UN DÉCÈS SUR TROIS environ est imputable à une grande maladie pulmonaire, Bpco et cancer du poumon en tête (mais aussi infections respiratoires et pathologies neuro-musculaires). Or rares sont les données disponibles sur la façon dont sont prises les décisions pour les patients en fin de vie dans les services de soins intensifs spécialisés. Si l'on possède des informations sur les patients hospitalisés pour des affections pulmonaires aiguës, on n'en dispose pas, en effet, sur les malades en phase terminale de maladies pulmonaires chroniques.
C'est ce qui a poussé la Société européenne de pneumologie (ERS, European Respiratory Society) à former un groupe de travail (Task Force) sur l'éthique et les prises de décision pour les patients en fin de vie. Dirigé par Stefano Nava (fondation Maugeri, à l'institut scientifique de Pavie, en Italie) et Anita Simonds, du Brompton Hospital à Londres, le groupe livre ses résultats dans le « Journal européen de pneumologie » de juillet.

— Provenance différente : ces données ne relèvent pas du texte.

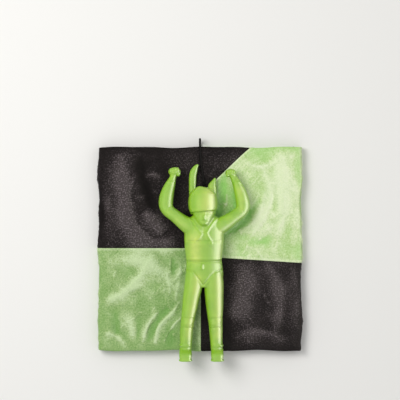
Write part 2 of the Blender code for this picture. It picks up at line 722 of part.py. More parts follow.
def press_relief(mesh):
    count = len(mesh.vertices)
    points = np.empty(count * 3)
    normals = np.empty(count * 3)
    mesh.vertices.foreach_get("co", points)
    mesh.vertices.foreach_get("normal", normals)
    points, normals = points.reshape(-1, 3), normals.reshape(-1, 3)
    x = (points[:, 0] - FIGURE_SIDE) / FIGURE_HEIGHT
    y = (points[:, 1] - SOLE_Y) / FIGURE_HEIGHT
    facing = np.clip(normals[:, 2] * 2, 0, 1)
    rise = np.zeros(count)
    for height, width, line in RELIEF_SHARES:
        away = distance_to_line(x, y, line) / (width * RELIEF_WIDTH_SHARE)
        rise += height * np.exp(-(away ** 2))
    points += normals * (rise * facing * RELIEF_DEPTH_SHARE * FIGURE_HEIGHT)[:, None]
    points[:, 1] = np.maximum(points[:, 1], SOLE_Y)
    points[:, 2] = np.maximum(points[:, 2], FIGURE_BACK_Z)
    mesh.vertices.foreach_set("co", points.ravel())
    mesh.update()


def build_figure(look, collection):
    shells = figure_shells()
    guide = add_object("figure guide", shells, collection, look)
    skin = guide.modifiers.new("one skin", "REMESH")
    skin.mode = "VOXEL"
    skin.voxel_size = MOULD_VOXEL
    soften = guide.modifiers.new("soft mould", "SMOOTH")
    soften.factor = SOFTEN_SHARE
    soften.iterations = SOFTEN_TURNS
    mesh = evaluated_mesh(guide)
    bpy.data.objects.remove(guide, do_unlink=True)
    bpy.data.meshes.remove(shells)
    press_relief(mesh)
    mesh.name = "figure"
    mesh.materials.clear()
    figure = add_object("figure", mesh, collection, look)
    thin = figure.modifiers.new("fewer faces", "DECIMATE")
    thin.ratio = MOULD_TRIANGLE_SHARE
    mesh.shade_smooth()


def hang_on_axis(name, place, pieces, collection):
    # the pieces that move about one axis hang on an empty that lies on it
    axis = bpy.data.objects.new(name, None)
    axis.location = place
    collection.objects.link(axis)
    for piece in pieces:
        thing = collection.objects[piece]
        thing.parent = axis
        thing.matrix_parent_inverse = Matrix.Translation(place).inverted()


def build_toy():
    clear_scene()
    collection = bpy.data.collections.new("toy_parachute")
    bpy.context.scene.collection.children.link(collection)
    black = make_material("black_cloth", BLACK_CLOTH)
    green = make_material("green_cloth", GREEN_CLOTH)
    tape = make_material("hem_tape", BLACK_TAPE)
    net = make_material("net", GREY_NET)
    line = make_material("suspension_line", WHITE_LINE)
    cord = make_material("tether_cord", BLACK_CORD)
    plastic = make_material("lime_plastic", LIME_PLASTIC)
    build_centre_panel("panel_black_head_left", -1, 1, black, collection)
    build_centre_panel("panel_green_head_right", 1, 1, green, collection)
    build_centre_panel("panel_green_foot_left", -1, -1, green, collection)
    build_centre_panel("panel_black_foot_right", 1, -1, black, collection)
    build_centre_hem("hem_head", 1, tape, collection)
    build_centre_hem("hem_foot", -1, tape, collection)
    build_flap_panel("flap_black_head_left", -1, 1, black, collection)
    build_flap_panel("flap_green_foot_left", -1, -1, green, collection)
    build_flap_panel("flap_green_head_right", 1, 1, green, collection)
    build_flap_panel("flap_black_foot_right", 1, -1, black, collection)
    build_flap_hems("left", -1, tape, collection)
    build_flap_hems("right", 1, tape, collection)
    build_nets(net, collection)
    build_lines(line, collection)
    build_gather_knot(line, collection)
    build_tether(cord, collection)
    build_figure(plastic, collection)
    lift_y, lift_z = lift_axis()
    left = ("flap_black_head_left", "flap_green_foot_left", "hem_side_left", "hem_head_left",
            "hem_foot_left")
    right = ("flap_green_head_right", "flap_black_foot_right", "hem_side_right", "hem_head_right",
             "hem_foot_right")
    lifted = ("figure", "tether_bend", "tether_outer", "tether_knot", "tether_loop")
    hang_on_axis("left_fold_axis", (-HINGE_X, PACK_CENTRE_Y, HINGE_Z), left, collection)
    hang_on_axis("right_fold_axis", (HINGE_X, PACK_CENTRE_Y, HINGE_Z), right, collection)
    hang_on_axis("tether_lift_axis", (0.0, lift_y, lift_z), lifted, collection)


build_toy()
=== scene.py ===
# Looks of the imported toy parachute: cloth, tapes, nets, lines, tether and the moulded parachutist.
# Metres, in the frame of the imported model: +Z up, +Y towards the parachutist's head.
import json
import math

import bmesh
import bpy
import numpy as np
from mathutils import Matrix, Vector


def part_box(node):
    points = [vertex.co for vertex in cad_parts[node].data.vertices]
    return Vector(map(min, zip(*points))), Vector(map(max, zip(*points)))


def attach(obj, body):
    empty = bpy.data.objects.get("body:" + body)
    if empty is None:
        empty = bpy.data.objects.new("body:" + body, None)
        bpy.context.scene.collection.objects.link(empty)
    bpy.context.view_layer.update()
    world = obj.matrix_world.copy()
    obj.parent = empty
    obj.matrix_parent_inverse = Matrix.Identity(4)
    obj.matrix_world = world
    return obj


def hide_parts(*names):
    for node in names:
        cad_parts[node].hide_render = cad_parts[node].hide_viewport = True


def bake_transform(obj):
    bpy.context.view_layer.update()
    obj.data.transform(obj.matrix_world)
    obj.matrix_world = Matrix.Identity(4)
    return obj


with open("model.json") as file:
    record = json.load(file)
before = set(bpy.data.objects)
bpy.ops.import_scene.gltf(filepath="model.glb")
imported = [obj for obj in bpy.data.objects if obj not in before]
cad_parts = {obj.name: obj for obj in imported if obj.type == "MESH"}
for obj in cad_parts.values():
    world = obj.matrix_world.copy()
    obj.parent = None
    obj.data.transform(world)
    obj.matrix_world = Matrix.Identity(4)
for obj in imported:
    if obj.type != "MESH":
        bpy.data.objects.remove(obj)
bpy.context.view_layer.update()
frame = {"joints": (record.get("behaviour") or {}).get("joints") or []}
print("frame loaded")


def tone(red, green, blue):
    # a colour as it looks on a screen, 0 to 255, as the linear values that shaders take
    shares = [value / 255 for value in (red, green, blue)]
    linear = [s / 12.92 if s <= 0.04045 else ((s + 0.055) / 1.055) ** 2.4 for s in shares]
    return (*linear, 1.0)


# Camera and light

view = {
    "aim": (0.0, 0.0375),       # the middle of the picture, on the packet
    "distance": 1.40,           # above the middle height of the parachutist
    "middleHeight": 0.0155,
    "pictureWidth": 0.2805,     # what the picture spans at that height
    "sensor": 36.0,
    "near": 0.05, "far": 20.0,
}
lamps = {
    # place, length along Y and height, watts, colour, whether it lights surfaces and shows in their gloss
    "keyLamp": ((-0.39, 0.27, 0.71), (0.42, 0.42), 4.1, (1.0, 0.985, 0.955), True, False),
    "sideLamp": ((0.52, -0.02, 0.36), (0.95, 0.54), 9.4, (1.0, 0.93, 0.80), False, True),
    "softLamp": ((-0.25, 0.04, 0.56), (0.60, 0.32), 0.8, (1.0, 0.88, 0.70), False, True),
}
lampAim = (0.0, 0.0, 0.01)
skyStrength = 0.56


def addObject(name, data):
    thing = bpy.data.objects.new(name, data)
    bpy.context.scene.collection.objects.link(thing)
    return thing


def makeCamera():
    data = bpy.data.cameras.new("camera")
    data.sensor_width = view["sensor"]
    data.lens = view["sensor"] * view["distance"] / view["pictureWidth"]
    data.clip_start, data.clip_end = view["near"], view["far"]
    camera = addObject("camera", data)
    camera.location = (*view["aim"], view["middleHeight"] + view["distance"])
    bpy.context.scene.camera = camera


def makeLamps():
    for name, (place, size, watts, colour, lights, shows) in lamps.items():
        data = bpy.data.lights.new(name, "AREA")
        data.shape = "RECTANGLE"
        data.size, data.size_y = size
        data.energy, data.color = watts, colour
        lamp = addObject(name, data)
        lamp.location = place
        lamp.rotation_mode = "QUATERNION"
        lamp.rotation_quaternion = (Vector(lampAim) - Vector(place)).to_track_quat("-Z", "Y")
        lamp.visible_diffuse, lamp.visible_glossy, lamp.visible_camera = lights, shows, False
    world = bpy.data.worlds.new("studio")
    bpy.context.scene.world = world
    world.use_nodes = True
    sky = world.node_tree.nodes["Background"]
    sky.inputs["Color"].default_value = (1.0, 1.0, 1.0, 1.0)
    sky.inputs["Strength"].default_value = skyStrength


makeCamera()
makeLamps()
print("camera and lamps placed")


# Node helpers, for materials and for Geometry Nodes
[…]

L'euthanasie, exceptionnelle.
Dix pays européens ont participé à l'étude entre le 1er mai et le 31 octobre 2005 : l'Allemagne, l'Autriche, la Belgique, l'Espagne, la France, l'Italie, le Portugal, la Roumanie, le Royaume-Uni et la Turquie. Les responsables de 28 unités de soins intensifs ont répondu à un questionnaire très complet concernant les 6 008 patients qui y ont été admis pendant ces six mois. Une décision de fin de vie a dû être prise pour plus d'un patient sur cinq (1 292, exactement). Une proportion que l'on retrouve dans les pays du nord comme dans les pays du sud de l'Europe. L'euthanasie est exceptionnelle : un seul cas a été recensé au long de toute l'étude. Mais l'abstention thérapeutique (essentiellement par arrêt de la ventilation mécanique) est utilisée dans près d'un cas sur quatre (23 %), la consigne de ne pas intuber ni réanimer, une fois sur trois (34 %), et la limitation de la réanimation à une ventilation non invasive dans quasiment la même proportion (31 %). Les pratiques sont relativement homogènes dans l'Europe, sauf en ce qui concerne la décision de ne pas intuber ni réanimer, qui est choisie dans 40 % des cas dans les pays du Nord, mais deux fois moins dans ceux du Sud.
Qui décide ?
Les membres de la Task Force se sont également intéressés aux personnes qui sont le plus souvent impliquées dans les décisions de fin de vie. Les premiers concernés, à savoir les patients eux-mêmes, ne sont évidemment partie prenante que lorsque leur état le permet, ce qui n'arrive qu'une fois sur trois. Quant aux proches du malade, ils sont impliqués dans plus de la moitié des cas (seuls ou en concertation avec le patient). «Beaucoup plus souvent dans les pays du Sud, où la famille est en première ligne», soulignent les auteurs de l'étude.
Les infirmières, elles, sont consultées plus d'une fois sur deux (55,9 %), pratique plus répandue en Europe du Nord. Autre originalité de l'enquête, c'est la première, affirment les auteurs, à quantifier le souhait des patients en fin de vie ou de leurs proches d'avoir recours à un représentant religieux, prêtre, imam ou rabbin. «Dans environ 30% des cas, le personnel est prié d'appeler l'un de ces représentants spirituels, mais, contrairement à toute attente, cette démarche est plus répandue dans les pays du Nord que dans ceux du Sud», s'étonne Stefano Nava.
Harmoniser les directives anticipées.
En Europe, l'usage de «directives anticipées», comme le prévoit en France la loi Leonetti du 22 avril 2005, reste relativement rare. Ces dispositions rédigées en amont par les patients constituent pourtant une indication utile pour l'équipe médicale au moment de prendre la décision, cruciale et si difficile, alors que le principal intéressé ne peut plus donner son avis.
Dans l'enquête, 29,5 % des patients avaient eu cette discussion sur leurs souhaits en la matière et avaient signé un document avant d'avoir été hospitalisés. Et tous les patients considérés comme compétents pour donner leur avis (soit 36,6 % des personnes incorporées dans l'étude) avaient été directement impliqués dans la prise de décision.
Le minimum serait d'adopter en Europe un règlement commun concernant les directives anticipées, estime le directeur du groupe de travail.
* « European Respiratory Journal » (ERJ), vol. 30, n° 1.